DATA SEGMENT:
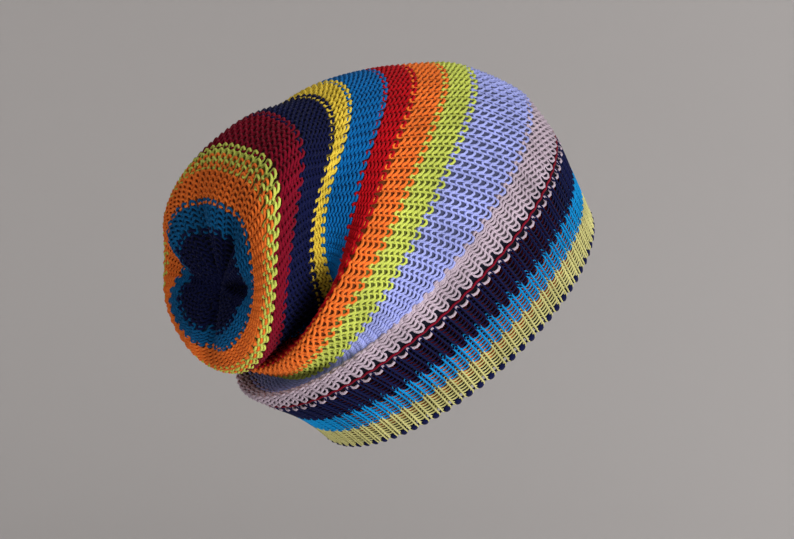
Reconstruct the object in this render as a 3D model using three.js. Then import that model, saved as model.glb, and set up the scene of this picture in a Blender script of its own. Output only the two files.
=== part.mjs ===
// A slouchy knitted beanie, in the form in which it is worn: +X is its front, +Y its left side, +Z
// up, millimetres. The origin is the middle of its opening, which is tilted up at the front.
//
// The hat is one knitted tube. Its rows, called courses, are counted from the rim, 0, to the
// gathered tip, 106. A section is the tube's outline at one course. Round a section, turn runs
// once from the top, 0, over the right side, 0.25, to the underside, 0.5, and the left, 0.75.
import * as THREE from "three";

// Thickness of the knitted wall, and how the turned band shares its two layers.
const CROWN_OUT = 1.3;
const CROWN_IN = 1.3;
const RIB_OUT = 1.4;
const RIB_IN = 0.9;
const GAP = 0.3;
const FACING_IN = 2.6;

// Courses where the pieces start and end.
const RIM = 0;
const FACING_START = 0.6;
const WELT = 22;
const LAST_ROW = 105;
const TIP = 106;
const ROW_GAP = 0.16;

// Facets: how many steps go round a section, and the courses that carry a ring of vertices.
const STEPS_ROUND = 60;
const RIB_RINGS = 5;
const FACING_RINGS = 4;
const CROWN_STRETCHES = [
  { from: WELT + ROW_GAP, to: 26, rings: 2 },
  { from: 26, to: 32, rings: 6 },
  { from: 32, to: 38, rings: 3 },
  { from: 38, to: 74, rings: 14 },
  { from: 74, to: 86, rings: 5 },
  { from: 86, to: LAST_ROW, rings: 7 },
];

// One line for each section that shapes the tube. top and low are its highest and lowest point in
// the middle plane, half its half width, belly how far its two flanks sit forward of the line from
// top to low, yaw how far the section turns towards the right side.
const SECTIONS = [
  { course: 0, topX: 71, topZ: 60, lowX: -74, lowZ: -60, half: 73, belly: 0, yaw: 0 },
  { course: 8, topX: 64, topZ: 73, lowX: -85, lowZ: -51, half: 74, belly: 0, yaw: 0 },
  { course: 14, topX: 58, topZ: 84, lowX: -96, lowZ: -44, half: 75, belly: 0, yaw: 0 },
  { course: 22, topX: 48, topZ: 102, lowX: -113, lowZ: -36, half: 76, belly: 0, yaw: 0 },
  { course: 27, topX: 38, topZ: 114, lowX: -122.5, lowZ: -30.5, half: 76, belly: 0, yaw: 0 },
  { course: 31, topX: 28, topZ: 123, lowX: -112.5, lowZ: -29, half: 76, belly: -4, yaw: 0 },
  { course: 38, topX: -1, topZ: 134, lowX: -103, lowZ: -23, half: 75, belly: -16, yaw: 0 },
  { course: 43, topX: -17, topZ: 135, lowX: -112, lowZ: -19, half: 74, belly: -17.5, yaw: 0 },
  { course: 48, topX: -35, topZ: 134, lowX: -127, lowZ: -15, half: 72, belly: -13, yaw: 0 },
  { course: 54, topX: -52, topZ: 132, lowX: -126, lowZ: -11, half: 68, belly: -10, yaw: 0 },
  { course: 62, topX: -74, topZ: 127, lowX: -128, lowZ: -5, half: 64, belly: -8, yaw: 0 },
  { course: 66, topX: -86, topZ: 122, lowX: -131, lowZ: -4, half: 61, belly: -6, yaw: 0.01 },
  { course: 74, topX: -113, topZ: 112, lowX: -135, lowZ: -8, half: 58, belly: -5.5, yaw: 0.03 },
  { course: 80, topX: -131, topZ: 99, lowX: -137, lowZ: -15, half: 56, belly: -5, yaw: 0.08 },
  { course: 85, topX: -141, topZ: 87, lowX: -142, lowZ: -14, half: 51, belly: -3, yaw: 0.11 },
  { course: 91, topX: -147, topZ: 71, lowX: -146, lowZ: -5, half: 42, belly: 0, yaw: 0.13 },
  { course: 96, topX: -147, topZ: 57, lowX: -147, lowZ: 3, half: 31, belly: 0, yaw: 0.13 },
  { course: TIP, topX: -138, topZ: 27, lowX: -138, lowZ: 27, half: 0, belly: 0, yaw: 0.13 },
];

// One line for each fold. It draws the cloth in towards the middle of its section by depth, out
// where depth is negative, and forward by lean. It is centred on one turn and course, and fades
// over spread turns and reach courses. slant and bend move its course as it goes round.
const FOLDS = [
  // the slot under the hanging end, where the slouch bends over
  { turn: 0.5, course: 61.5, slant: 0, bend: -60, spread: 0.12, reach: 8, depth: 21, lean: 6 },
  // the lobe of the crown's front half hangs out on both flanks, before the valleys
  { turn: 0.34, course: 45.5, slant: 0, bend: 0, spread: 0.08, reach: 4.5, depth: -9, lean: -8 },
  { turn: 0.64, course: 45, slant: 0, bend: 0, spread: 0.1, reach: 6, depth: -8, lean: -5 },
  // the deep valley on the right flank, and its shallow upper end
  { turn: 0.395, course: 61.5, slant: 15, bend: 0, spread: 0.085, reach: 9, depth: 6, lean: 29 },
  { turn: 0.22, course: 64, slant: 0, bend: 0, spread: 0.1, reach: 9, depth: 11, lean: 0 },
  { turn: 0.16, course: 52, slant: 0, bend: 0, spread: 0.09, reach: 13, depth: 4, lean: -5 },
  // the hanging end's right flank, drawn towards the valley
  { turn: 0.42, course: 73, slant: 0, bend: 0, spread: 0.08, reach: 7, depth: -4, lean: 4 },
  // the valley on the left flank
  { turn: 0.61, course: 60.5, slant: -15, bend: 0, spread: 0.08, reach: 8.5, depth: 6, lean: 24 },
  // a dent on top, and the shoulder of the hanging end
  { turn: 0, course: 68, slant: 0, bend: 0, spread: 0.08, reach: 4, depth: 3, lean: 0 },
  { turn: 0.13, course: 80, slant: 0, bend: 0, spread: 0.06, reach: 11, depth: -12, lean: 0 },
  // pleats that run into the gathered tip
  { turn: 0.75, course: 93, slant: 0, bend: 0, spread: 0.05, reach: 8, depth: 8, lean: 8 },
  { turn: 0.97, course: 97, slant: 0, bend: 0, spread: 0.035, reach: 7, depth: 2, lean: 6 },
  { turn: 0.1, course: 98, slant: 0, bend: 0, spread: 0.035, reach: 6, depth: 3, lean: 8 },
  { turn: 0.26, course: 99, slant: 0, bend: 0, spread: 0.04, reach: 5, depth: 3, lean: 10 },
  { turn: 0.5, course: 98, slant: 0, bend: 0, spread: 0.035, reach: 7, depth: 3, lean: 8 },
];

// Slope of one named size at a section, from the sections before and after it.
function slopeAt(index, name) {
  const before = SECTIONS[Math.max(index - 1, 0)];
  const after = SECTIONS[Math.min(index + 1, SECTIONS.length - 1)];
  return (after[name] - before[name]) / (after.course - before.course);
}

// One named size at any course, on a smooth curve through every section.
function sizeAt(course, name) {
  let index = 0;
  while (index < SECTIONS.length - 2 && course >= SECTIONS[index + 1].course) {
    index += 1;
  }
  const here = SECTIONS[index];
  const next = SECTIONS[index + 1];
  const span = next.course - here.course;
  const t = (course - here.course) / span;
  const startShare = 2 * t ** 3 - 3 * t ** 2 + 1;
  const startPull = t ** 3 - 2 * t ** 2 + t;
  const endPull = t ** 3 - t ** 2;
  return here[name] * startShare + next[name] * (1 - startShare)
    + span * (slopeAt(index, name) * startPull + slopeAt(index + 1, name) * endPull);
}

// How much of a fold reaches a place on the tube, from 0 to 1.
function foldShare(fold, turn, course) {
  const away = THREE.MathUtils.euclideanModulo(turn - fold.turn + 0.5, 1) - 0.5;
  const ridge = fold.course + fold.slant * away + fold.bend * away ** 2;
  return Math.exp(-((away / fold.spread) ** 2) - ((course - ridge) / fold.reach) ** 2);
}

// The middle of the knitted wall at one place.
function cloth(turn, course) {
  const upShare = Math.cos(2 * Math.PI * turn);
  const sideShare = Math.sin(2 * Math.PI * turn);
  const midX = (sizeAt(course, "topX") + sizeAt(course, "lowX")) / 2;
  const midZ = (sizeAt(course, "topZ") + sizeAt(course, "lowZ")) / 2;
  const upX = (sizeAt(course, "topX") - sizeAt(course, "lowX")) / 2;
  const upZ = (sizeAt(course, "topZ") - sizeAt(course, "lowZ")) / 2;
  const half = sizeAt(course, "half");
  const radius = Math.hypot(upX * upShare, upZ * upShare, half * sideShare);
  let depth = 0;
  let lean = 0;
  for (const fold of FOLDS) {
    const share = foldShare(fold, turn, course);
    depth += fold.depth * share;
    lean += fold.lean * share;
  }
  const keep = radius > 0 ? 1 - depth / radius : 1;
  const y = -half * sideShare * keep;
  const flank = sizeAt(course, "belly") * sideShare ** 2 - sizeAt(course, "yaw") * y;
  return new THREE.Vector3(midX + upX * upShare * keep + lean + flank, y, midZ + upZ * upShare * keep);
}

// The direction out of the cloth at one place, from its neighbours round and along the tube.
function outward(turn, course) {
  const TURN_STEP = 0.004;
  const COURSE_STEP = 0.3;
  const round = cloth(turn + TURN_STEP, course).sub(cloth(turn - TURN_STEP, course));
  const along = cloth(turn, Math.min(course + COURSE_STEP, TIP)).sub(cloth(turn, course - COURSE_STEP));
  return round.cross(along).normalize().negate();
}

// Vertices of one layer of the wall: rings at the given courses, lifted out of the cloth.
function layer(courses, lift) {
  const points = [];
  for (const course of courses) {
    for (let step = 0; step < STEPS_ROUND; step += 1) {
      const turn = step / STEPS_ROUND;
      points.push(cloth(turn, course).addScaledVector(outward(turn, course), lift));
    }
  }
  return points;
}

// Courses spread evenly over a stretch, with the last one left to the next stretch.
function evenCourses(from, to, rings) {
  return Array.from({ length: rings }, (_, ring) => from + ((to - from) * ring) / rings);
}

// Joins two neighbouring rings by two triangles a step. Turning the order over faces them back.
function bridge(triangles, first, second, turnedOver) {
  for (let step = 0; step < STEPS_ROUND; step += 1) {
    const next = (step + 1) % STEPS_ROUND;
    const [a, b, c, d] = [first + step, first + next, second + next, second + step];
    triangles.push(...(turnedOver ? [a, b, c, a, c, d] : [a, c, b, a, d, c]));
  }
}

// Closes the last ring to one point.
function closeTip(triangles, ring, point, turnedOver) {
  for (let step = 0; step < STEPS_ROUND; step += 1) {
    const next = (step + 1) % STEPS_ROUND;
    triangles.push(...(turnedOver ? [ring + step, ring + next, point] : [ring + step, point, ring + next]));
  }
}

// A knitted wall between two lifts. It is open at its first course, where a flat rim joins its two
// layers, and at its last course too, unless it is gathered to a tip.
function wall(courses, outLift, inLift, gathered) {
  const outer = layer(courses, outLift);
  const inner = layer(courses, inLift);
  const points = [...outer, ...inner];
  const triangles = [];
  const last = (courses.length - 1) * STEPS_ROUND;
  for (let ring = 0; ring < last; ring += STEPS_ROUND) {
    bridge(triangles, ring, ring + STEPS_ROUND, false);
    bridge(triangles, outer.length + ring, outer.length + ring + STEPS_ROUND, true);
  }
  bridge(triangles, 0, outer.length, true);
  if (gathered) {
    const tip = cloth(0, TIP);
    points.push(tip.clone().add(new THREE.Vector3(-outLift, 0, 0)));
    points.push(tip.clone().add(new THREE.Vector3(-inLift, 0, 0)));
    closeTip(triangles, last, points.length - 2, false);
    closeTip(triangles, outer.length + last, points.length - 1, true);
  } else {
    bridge(triangles, last, outer.length + last, false);
  }
  const geometry = new THREE.BufferGeometry();
  geometry.setAttribute("position", new THREE.Float32BufferAttribute(points.flatMap((p) => p.toArray()), 3));
  geometry.setIndex(triangles);
  geometry.computeVertexNormals();
  return geometry;
}

function piece(name, geometry, colour) {
  const mesh = new THREE.Mesh(geometry, new THREE.MeshStandardMaterial({
    color: colour,
    roughness: 0.9,
    metalness: 0,
  }));
  mesh.name = name;
  return mesh;
}

// The slouchy body, from the welt to the gathered tip.
function crown() {
  const courses = CROWN_STRETCHES.flatMap(({ from, to, rings }) => evenCourses(from, to, rings));
  return piece("crown", wall([...courses, LAST_ROW], CROWN_OUT, -CROWN_IN, true), "#9ba6e0");
}

// The outer layer of the turned band, ribs out.
function ribBrim() {
  const courses = [...evenCourses(RIM, WELT, RIB_RINGS), WELT];
  return piece("rib_brim", wall(courses, RIB_OUT, -RIB_IN, false), "#101a3c");
}

// The inner layer of the turned band.
function brimFacing() {
  const courses = [...evenCourses(FACING_START, WELT, FACING_RINGS), WELT];
  return piece("brim_facing", wall(courses, -RIB_IN - GAP, -FACING_IN, false), "#7a0e22");
}

const beanie = new THREE.Group();
beanie.add(crown(), ribBrim(), brimFacing());

export default beanie;
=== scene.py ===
"""A slouchy beanie, knitted in stripes, held up in the form in which it is worn.

The cloth is one tube. Its rows, called courses, are counted from the rim, 0, to the gathered tip,
106, and turn runs once round it from the top, over its right side. Every yarn is laid on the cloth
by one Geometry Nodes tree, and the wall behind the yarns is a thin shell, darkened with painted shade.
"""
import math
from collections import namedtuple

import bpy
import numpy as np
from mathutils import Matrix, Vector


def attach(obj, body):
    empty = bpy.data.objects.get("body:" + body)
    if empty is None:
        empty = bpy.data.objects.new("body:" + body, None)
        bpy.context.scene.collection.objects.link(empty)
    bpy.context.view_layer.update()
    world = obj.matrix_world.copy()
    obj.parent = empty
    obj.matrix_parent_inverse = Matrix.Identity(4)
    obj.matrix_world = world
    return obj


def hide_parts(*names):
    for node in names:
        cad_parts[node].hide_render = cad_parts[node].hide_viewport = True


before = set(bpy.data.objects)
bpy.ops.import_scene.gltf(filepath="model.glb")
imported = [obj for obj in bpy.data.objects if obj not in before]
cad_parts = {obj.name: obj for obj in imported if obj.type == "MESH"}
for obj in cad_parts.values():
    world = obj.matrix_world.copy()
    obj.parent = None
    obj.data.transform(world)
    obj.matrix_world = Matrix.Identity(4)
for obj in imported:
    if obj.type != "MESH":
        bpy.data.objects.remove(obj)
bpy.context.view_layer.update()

MM = 0.001
FULL_TURN = 2 * math.pi

Section = namedtuple("Section", "course top_x top_z low_x low_z half belly yaw")
Fold = namedtuple("Fold", "turn course slant bend spread reach depth lean")
Stripe = namedtuple("Stripe", "piece yarn course wales")
Light = namedtuple("Light", "name right up near width power aim")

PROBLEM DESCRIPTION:
Give again only the lines from the one bearing "const beanie = new THREE.Group();" through the one bearing "from mathutils import Matrix, Vector", exactly as they stand.

SOLUTION FOR THIS PROBLEM:
const beanie = new THREE.Group();
beanie.add(crown(), ribBrim(), brimFacing());

export default beanie;
=== scene.py ===
"""A slouchy beanie, knitted in stripes, held up in the form in which it is worn.

The cloth is one tube. Its rows, called courses, are counted from the rim, 0, to the gathered tip,
106, and turn runs once round it from the top, over its right side. Every yarn is laid on the cloth
by one Geometry Nodes tree, and the wall behind the yarns is a thin shell, darkened with painted shade.
"""
import math
from collections import namedtuple

import bpy
import numpy as np
from mathutils import Matrix, Vector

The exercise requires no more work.